### SOURCE MATERIAL
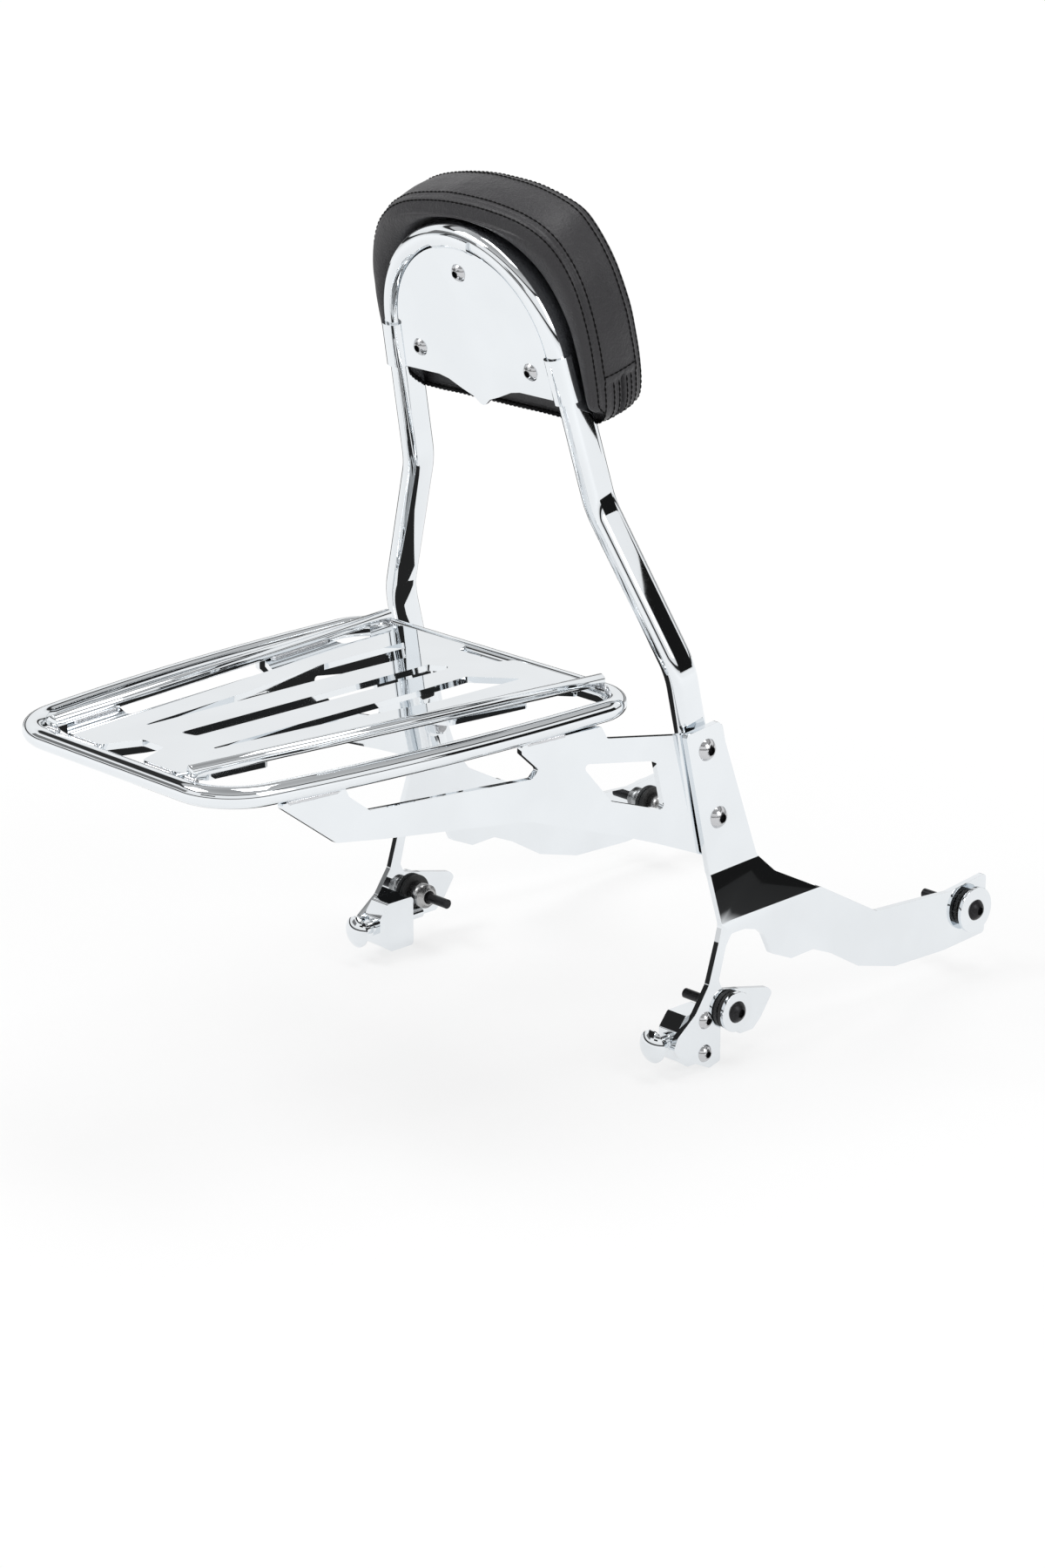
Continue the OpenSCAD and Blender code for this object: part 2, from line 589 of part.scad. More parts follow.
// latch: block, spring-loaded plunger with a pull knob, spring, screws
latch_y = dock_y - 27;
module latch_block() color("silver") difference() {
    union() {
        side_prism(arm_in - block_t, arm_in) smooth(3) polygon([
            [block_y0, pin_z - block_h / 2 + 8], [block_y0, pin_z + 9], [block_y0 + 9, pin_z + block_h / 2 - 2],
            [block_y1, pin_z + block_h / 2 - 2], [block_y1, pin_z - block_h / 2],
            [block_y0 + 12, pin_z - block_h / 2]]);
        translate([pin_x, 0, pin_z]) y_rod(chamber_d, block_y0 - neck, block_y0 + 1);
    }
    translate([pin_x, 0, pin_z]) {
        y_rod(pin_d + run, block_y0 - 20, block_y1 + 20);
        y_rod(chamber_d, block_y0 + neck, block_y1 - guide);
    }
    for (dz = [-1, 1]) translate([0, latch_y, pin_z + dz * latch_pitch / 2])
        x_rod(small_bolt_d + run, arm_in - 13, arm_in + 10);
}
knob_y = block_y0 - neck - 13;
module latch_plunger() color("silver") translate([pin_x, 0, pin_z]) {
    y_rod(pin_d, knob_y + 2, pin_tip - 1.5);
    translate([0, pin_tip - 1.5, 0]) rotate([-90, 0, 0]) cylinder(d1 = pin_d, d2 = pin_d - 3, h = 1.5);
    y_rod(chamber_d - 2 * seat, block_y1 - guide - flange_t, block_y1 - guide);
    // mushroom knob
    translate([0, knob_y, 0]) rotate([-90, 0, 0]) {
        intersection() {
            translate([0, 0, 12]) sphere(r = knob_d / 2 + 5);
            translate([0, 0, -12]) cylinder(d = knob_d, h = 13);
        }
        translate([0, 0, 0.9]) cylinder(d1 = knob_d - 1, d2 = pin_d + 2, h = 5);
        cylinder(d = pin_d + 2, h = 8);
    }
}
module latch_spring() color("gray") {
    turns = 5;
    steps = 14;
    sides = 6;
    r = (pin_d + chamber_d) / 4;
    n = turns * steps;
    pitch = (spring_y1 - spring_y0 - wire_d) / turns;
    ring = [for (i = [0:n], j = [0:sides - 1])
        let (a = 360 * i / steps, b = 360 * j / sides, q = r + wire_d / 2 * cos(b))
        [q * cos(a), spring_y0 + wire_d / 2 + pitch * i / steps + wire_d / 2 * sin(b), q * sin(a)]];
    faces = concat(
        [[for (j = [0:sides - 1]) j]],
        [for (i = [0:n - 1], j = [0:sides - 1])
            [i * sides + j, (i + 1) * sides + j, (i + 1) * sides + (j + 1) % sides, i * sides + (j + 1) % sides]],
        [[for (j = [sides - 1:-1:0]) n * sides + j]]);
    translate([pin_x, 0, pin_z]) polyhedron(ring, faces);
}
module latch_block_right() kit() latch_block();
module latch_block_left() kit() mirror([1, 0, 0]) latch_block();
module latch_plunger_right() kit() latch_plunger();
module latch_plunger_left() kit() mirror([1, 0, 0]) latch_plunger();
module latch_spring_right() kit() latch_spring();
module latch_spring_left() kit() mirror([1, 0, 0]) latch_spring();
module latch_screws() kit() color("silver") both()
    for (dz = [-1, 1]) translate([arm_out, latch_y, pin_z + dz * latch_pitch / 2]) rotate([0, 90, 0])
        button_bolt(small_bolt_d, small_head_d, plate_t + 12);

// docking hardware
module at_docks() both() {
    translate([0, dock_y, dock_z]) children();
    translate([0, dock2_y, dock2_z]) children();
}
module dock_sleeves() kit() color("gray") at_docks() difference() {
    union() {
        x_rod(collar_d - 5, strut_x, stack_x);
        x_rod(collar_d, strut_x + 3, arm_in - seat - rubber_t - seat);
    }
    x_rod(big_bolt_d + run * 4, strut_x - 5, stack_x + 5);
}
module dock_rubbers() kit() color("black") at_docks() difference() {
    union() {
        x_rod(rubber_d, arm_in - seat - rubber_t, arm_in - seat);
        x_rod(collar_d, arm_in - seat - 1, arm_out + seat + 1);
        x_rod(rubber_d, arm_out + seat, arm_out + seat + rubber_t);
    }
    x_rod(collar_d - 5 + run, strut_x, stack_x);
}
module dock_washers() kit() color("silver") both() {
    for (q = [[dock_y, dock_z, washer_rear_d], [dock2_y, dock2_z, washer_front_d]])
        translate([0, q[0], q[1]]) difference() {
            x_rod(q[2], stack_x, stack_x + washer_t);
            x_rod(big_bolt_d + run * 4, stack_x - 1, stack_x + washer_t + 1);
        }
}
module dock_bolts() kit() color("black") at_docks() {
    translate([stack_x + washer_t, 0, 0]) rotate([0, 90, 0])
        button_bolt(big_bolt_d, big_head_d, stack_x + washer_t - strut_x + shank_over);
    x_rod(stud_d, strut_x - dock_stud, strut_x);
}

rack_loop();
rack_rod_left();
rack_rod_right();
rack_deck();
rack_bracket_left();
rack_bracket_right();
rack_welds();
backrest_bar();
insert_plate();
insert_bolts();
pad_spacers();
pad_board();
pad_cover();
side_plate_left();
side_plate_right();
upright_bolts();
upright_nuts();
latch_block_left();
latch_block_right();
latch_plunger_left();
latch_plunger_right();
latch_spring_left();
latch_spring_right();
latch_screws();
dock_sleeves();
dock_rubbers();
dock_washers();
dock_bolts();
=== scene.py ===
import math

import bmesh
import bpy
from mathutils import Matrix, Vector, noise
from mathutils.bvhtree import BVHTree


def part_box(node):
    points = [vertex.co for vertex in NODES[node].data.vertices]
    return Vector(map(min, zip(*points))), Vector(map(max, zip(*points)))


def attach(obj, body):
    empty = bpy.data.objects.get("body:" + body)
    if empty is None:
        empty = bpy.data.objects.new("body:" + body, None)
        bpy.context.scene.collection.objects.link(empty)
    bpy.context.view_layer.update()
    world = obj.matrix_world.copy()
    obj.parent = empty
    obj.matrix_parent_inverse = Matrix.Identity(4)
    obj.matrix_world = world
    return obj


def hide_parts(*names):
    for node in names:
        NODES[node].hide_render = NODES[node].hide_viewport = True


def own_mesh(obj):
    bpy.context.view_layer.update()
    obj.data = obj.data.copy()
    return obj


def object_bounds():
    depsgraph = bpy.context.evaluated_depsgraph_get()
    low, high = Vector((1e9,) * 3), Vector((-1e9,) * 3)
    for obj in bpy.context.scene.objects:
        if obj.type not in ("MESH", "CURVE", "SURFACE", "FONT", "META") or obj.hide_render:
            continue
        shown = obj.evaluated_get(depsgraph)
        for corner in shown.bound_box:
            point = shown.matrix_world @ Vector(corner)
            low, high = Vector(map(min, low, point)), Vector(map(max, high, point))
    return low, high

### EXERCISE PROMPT
The lines to quote run from the one containing "rack_loop();" to the one containing "low, high = Vector((1e9,)". Quote them exactly, with both of those lines, and nothing else.

### RESULT
rack_loop();
rack_rod_left();
rack_rod_right();
rack_deck();
rack_bracket_left();
rack_bracket_right();
rack_welds();
backrest_bar();
insert_plate();
insert_bolts();
pad_spacers();
pad_board();
pad_cover();
side_plate_left();
side_plate_right();
upright_bolts();
upright_nuts();
latch_block_left();
latch_block_right();
latch_plunger_left();
latch_plunger_right();
latch_spring_left();
latch_spring_right();
latch_screws();
dock_sleeves();
dock_rubbers();
dock_washers();
dock_bolts();
=== scene.py ===
import math

import bmesh
import bpy
from mathutils import Matrix, Vector, noise
from mathutils.bvhtree import BVHTree


def part_box(node):
    points = [vertex.co for vertex in NODES[node].data.vertices]
    return Vector(map(min, zip(*points))), Vector(map(max, zip(*points)))


def attach(obj, body):
    empty = bpy.data.objects.get("body:" + body)
    if empty is None:
        empty = bpy.data.objects.new("body:" + body, None)
        bpy.context.scene.collection.objects.link(empty)
    bpy.context.view_layer.update()
    world = obj.matrix_world.copy()
    obj.parent = empty
    obj.matrix_parent_inverse = Matrix.Identity(4)
    obj.matrix_world = world
    return obj


def hide_parts(*names):
    for node in names:
        NODES[node].hide_render = NODES[node].hide_viewport = True


def own_mesh(obj):
    bpy.context.view_layer.update()
    obj.data = obj.data.copy()
    return obj


def object_bounds():
    depsgraph = bpy.context.evaluated_depsgraph_get()
    low, high = Vector((1e9,) * 3), Vector((-1e9,) * 3)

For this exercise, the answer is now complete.